Brief:
In the listing below, locate the line containing "const leads = new THREE.Group();" and the line containing "if empty is". Output both of them and every line between, exactly as written, and nothing more.

————————

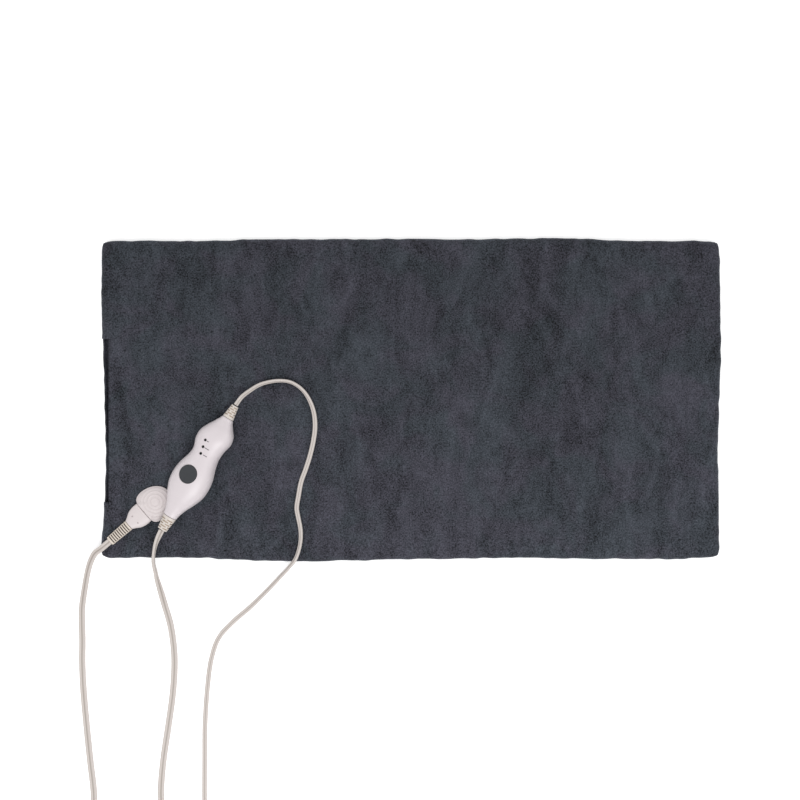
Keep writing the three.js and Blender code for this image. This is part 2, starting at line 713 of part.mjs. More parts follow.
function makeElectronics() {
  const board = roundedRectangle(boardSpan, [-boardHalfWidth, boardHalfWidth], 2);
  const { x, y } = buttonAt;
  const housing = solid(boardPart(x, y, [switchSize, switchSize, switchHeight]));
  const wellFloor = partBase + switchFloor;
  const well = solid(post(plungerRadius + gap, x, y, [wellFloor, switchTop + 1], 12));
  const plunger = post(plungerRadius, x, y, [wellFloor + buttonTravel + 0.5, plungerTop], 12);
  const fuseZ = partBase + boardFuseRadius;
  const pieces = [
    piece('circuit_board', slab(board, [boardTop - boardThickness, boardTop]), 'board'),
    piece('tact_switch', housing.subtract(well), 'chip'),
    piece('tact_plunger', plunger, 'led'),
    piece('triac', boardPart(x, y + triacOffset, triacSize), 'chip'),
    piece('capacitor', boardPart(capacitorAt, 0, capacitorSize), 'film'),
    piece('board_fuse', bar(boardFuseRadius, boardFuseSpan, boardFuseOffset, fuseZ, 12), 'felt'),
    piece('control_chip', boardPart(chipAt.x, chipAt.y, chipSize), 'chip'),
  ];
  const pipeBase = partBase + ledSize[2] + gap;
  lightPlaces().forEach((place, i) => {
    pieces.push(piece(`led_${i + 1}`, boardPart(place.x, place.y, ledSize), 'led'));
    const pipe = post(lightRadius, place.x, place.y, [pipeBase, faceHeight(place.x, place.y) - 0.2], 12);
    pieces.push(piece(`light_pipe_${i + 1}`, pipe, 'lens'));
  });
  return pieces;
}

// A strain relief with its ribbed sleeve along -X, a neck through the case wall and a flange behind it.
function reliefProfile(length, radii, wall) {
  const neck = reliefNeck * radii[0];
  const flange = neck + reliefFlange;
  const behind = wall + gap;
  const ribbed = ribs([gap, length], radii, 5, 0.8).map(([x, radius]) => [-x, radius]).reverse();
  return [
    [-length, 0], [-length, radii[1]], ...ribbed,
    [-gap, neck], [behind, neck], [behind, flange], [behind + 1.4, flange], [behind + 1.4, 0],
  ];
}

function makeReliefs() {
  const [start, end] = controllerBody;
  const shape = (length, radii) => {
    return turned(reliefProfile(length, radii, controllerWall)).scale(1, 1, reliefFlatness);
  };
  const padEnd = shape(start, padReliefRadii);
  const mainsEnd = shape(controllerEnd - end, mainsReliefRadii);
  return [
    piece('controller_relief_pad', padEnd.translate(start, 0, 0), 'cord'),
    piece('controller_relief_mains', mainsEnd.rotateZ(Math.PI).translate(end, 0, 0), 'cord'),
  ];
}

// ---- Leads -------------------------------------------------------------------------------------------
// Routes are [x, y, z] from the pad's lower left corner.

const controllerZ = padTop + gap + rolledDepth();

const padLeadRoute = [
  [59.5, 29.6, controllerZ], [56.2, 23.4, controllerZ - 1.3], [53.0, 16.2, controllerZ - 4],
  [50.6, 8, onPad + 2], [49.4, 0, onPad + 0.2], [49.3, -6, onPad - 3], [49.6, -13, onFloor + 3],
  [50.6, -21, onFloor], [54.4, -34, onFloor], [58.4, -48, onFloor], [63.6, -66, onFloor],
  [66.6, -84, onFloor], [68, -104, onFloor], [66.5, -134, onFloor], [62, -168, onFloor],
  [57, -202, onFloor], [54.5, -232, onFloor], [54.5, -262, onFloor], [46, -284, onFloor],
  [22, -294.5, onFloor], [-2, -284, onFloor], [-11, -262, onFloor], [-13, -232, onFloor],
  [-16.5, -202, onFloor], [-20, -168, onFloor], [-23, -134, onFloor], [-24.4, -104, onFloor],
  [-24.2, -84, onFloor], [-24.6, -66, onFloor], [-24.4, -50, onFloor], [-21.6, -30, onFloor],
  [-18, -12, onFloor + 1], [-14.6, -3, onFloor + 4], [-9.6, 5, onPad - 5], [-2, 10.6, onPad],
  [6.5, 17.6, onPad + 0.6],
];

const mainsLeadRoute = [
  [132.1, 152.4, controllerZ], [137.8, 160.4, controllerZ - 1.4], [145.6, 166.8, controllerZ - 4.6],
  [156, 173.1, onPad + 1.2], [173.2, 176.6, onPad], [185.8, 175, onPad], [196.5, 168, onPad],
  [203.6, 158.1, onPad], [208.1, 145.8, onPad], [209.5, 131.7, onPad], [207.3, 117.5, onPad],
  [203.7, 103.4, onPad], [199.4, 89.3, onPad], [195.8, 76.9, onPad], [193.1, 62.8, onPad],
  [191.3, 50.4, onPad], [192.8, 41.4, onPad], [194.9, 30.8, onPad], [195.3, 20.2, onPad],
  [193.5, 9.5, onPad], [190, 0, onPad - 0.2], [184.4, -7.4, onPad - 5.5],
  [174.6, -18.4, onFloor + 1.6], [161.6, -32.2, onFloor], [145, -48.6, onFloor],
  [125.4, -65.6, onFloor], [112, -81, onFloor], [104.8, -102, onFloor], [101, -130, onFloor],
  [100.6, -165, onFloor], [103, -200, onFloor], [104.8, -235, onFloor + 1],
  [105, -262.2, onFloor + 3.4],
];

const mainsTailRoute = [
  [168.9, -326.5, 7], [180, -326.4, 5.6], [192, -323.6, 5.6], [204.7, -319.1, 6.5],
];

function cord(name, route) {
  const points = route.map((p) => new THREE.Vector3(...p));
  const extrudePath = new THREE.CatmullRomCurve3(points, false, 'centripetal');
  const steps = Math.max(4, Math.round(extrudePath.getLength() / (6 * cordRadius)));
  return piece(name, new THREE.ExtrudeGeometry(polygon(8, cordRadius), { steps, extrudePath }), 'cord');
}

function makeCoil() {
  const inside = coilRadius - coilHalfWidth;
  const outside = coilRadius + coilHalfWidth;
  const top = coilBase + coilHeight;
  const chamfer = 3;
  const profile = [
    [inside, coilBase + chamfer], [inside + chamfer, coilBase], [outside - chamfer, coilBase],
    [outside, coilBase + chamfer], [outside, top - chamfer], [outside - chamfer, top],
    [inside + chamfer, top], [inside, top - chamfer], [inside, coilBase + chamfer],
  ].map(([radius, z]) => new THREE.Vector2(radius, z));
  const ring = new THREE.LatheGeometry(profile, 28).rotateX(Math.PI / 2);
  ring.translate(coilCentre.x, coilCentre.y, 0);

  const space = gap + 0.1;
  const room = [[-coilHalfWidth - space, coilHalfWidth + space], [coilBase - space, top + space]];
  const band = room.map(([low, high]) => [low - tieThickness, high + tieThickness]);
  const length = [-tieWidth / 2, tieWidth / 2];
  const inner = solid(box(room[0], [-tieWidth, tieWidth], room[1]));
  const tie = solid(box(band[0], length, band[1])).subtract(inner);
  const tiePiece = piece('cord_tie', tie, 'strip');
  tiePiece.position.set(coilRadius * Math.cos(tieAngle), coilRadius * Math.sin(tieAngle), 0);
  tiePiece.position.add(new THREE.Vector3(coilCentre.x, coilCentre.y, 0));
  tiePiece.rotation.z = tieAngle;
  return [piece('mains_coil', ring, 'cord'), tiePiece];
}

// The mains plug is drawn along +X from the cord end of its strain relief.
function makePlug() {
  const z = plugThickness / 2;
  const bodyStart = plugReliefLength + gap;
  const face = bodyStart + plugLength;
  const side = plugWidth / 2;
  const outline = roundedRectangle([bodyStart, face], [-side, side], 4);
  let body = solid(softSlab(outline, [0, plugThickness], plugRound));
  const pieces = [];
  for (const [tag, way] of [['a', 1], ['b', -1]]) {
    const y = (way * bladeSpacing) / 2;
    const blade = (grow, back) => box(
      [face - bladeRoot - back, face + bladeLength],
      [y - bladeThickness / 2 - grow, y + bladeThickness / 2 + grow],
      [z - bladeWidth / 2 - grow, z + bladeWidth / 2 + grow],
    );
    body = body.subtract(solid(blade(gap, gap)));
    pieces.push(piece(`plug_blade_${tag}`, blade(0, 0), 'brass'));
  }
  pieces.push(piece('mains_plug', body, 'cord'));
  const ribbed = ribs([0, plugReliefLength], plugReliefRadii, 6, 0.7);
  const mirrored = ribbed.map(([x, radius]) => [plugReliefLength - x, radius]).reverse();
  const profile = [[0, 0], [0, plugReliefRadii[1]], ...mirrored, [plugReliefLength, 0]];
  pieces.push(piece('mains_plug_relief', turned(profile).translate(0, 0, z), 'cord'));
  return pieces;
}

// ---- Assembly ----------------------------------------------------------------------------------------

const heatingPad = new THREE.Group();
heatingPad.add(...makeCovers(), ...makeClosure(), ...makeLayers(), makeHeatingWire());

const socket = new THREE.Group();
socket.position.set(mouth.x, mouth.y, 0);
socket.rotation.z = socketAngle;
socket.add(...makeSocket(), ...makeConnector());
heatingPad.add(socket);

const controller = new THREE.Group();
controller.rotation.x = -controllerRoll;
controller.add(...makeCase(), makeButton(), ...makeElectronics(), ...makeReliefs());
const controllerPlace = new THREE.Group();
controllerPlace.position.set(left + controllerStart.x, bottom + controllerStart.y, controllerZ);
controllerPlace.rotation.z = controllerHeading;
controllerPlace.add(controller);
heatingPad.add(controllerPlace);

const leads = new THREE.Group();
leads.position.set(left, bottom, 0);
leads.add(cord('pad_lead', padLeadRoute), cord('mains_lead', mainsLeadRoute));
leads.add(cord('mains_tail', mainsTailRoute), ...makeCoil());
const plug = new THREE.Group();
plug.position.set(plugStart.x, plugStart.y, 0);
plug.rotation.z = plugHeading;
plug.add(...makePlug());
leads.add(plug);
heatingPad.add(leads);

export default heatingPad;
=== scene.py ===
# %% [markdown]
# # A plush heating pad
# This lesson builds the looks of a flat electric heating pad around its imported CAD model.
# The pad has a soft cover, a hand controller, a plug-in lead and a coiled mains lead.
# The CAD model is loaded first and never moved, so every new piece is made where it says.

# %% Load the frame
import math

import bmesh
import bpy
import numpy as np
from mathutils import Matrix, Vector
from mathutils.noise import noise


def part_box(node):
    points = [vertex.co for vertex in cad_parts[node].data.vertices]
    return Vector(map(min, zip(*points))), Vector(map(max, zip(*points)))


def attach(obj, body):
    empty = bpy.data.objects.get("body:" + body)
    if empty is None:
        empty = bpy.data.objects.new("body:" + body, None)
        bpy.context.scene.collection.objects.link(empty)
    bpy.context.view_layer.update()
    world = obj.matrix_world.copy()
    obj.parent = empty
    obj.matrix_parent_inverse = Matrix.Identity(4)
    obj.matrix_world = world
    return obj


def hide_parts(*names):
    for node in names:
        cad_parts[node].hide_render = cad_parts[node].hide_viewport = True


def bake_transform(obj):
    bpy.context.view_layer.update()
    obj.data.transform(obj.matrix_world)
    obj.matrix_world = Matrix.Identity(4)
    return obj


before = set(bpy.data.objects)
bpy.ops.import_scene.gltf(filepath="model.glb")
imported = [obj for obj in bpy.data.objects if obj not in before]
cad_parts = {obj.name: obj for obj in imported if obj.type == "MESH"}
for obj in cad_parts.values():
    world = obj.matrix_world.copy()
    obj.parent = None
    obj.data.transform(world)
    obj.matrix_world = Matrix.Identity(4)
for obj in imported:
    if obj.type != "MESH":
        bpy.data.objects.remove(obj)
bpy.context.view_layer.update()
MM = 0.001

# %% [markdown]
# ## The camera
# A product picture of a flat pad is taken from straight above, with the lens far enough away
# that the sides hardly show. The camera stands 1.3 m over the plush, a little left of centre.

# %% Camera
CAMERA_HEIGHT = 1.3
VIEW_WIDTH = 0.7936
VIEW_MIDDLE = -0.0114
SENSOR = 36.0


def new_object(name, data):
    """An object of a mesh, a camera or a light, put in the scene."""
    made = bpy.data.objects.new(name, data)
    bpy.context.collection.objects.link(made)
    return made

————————

Response for this exercise:
const leads = new THREE.Group();
leads.position.set(left, bottom, 0);
leads.add(cord('pad_lead', padLeadRoute), cord('mains_lead', mainsLeadRoute));
leads.add(cord('mains_tail', mainsTailRoute), ...makeCoil());
const plug = new THREE.Group();
plug.position.set(plugStart.x, plugStart.y, 0);
plug.rotation.z = plugHeading;
plug.add(...makePlug());
leads.add(plug);
heatingPad.add(leads);

export default heatingPad;
=== scene.py ===
# %% [markdown]
# # A plush heating pad
# This lesson builds the looks of a flat electric heating pad around its imported CAD model.
# The pad has a soft cover, a hand controller, a plug-in lead and a coiled mains lead.
# The CAD model is loaded first and never moved, so every new piece is made where it says.

# %% Load the frame
import math

import bmesh
import bpy
import numpy as np
from mathutils import Matrix, Vector
from mathutils.noise import noise


def part_box(node):
    points = [vertex.co for vertex in cad_parts[node].data.vertices]
    return Vector(map(min, zip(*points))), Vector(map(max, zip(*points)))


def attach(obj, body):
    empty = bpy.data.objects.get("body:" + body)
    if empty is None:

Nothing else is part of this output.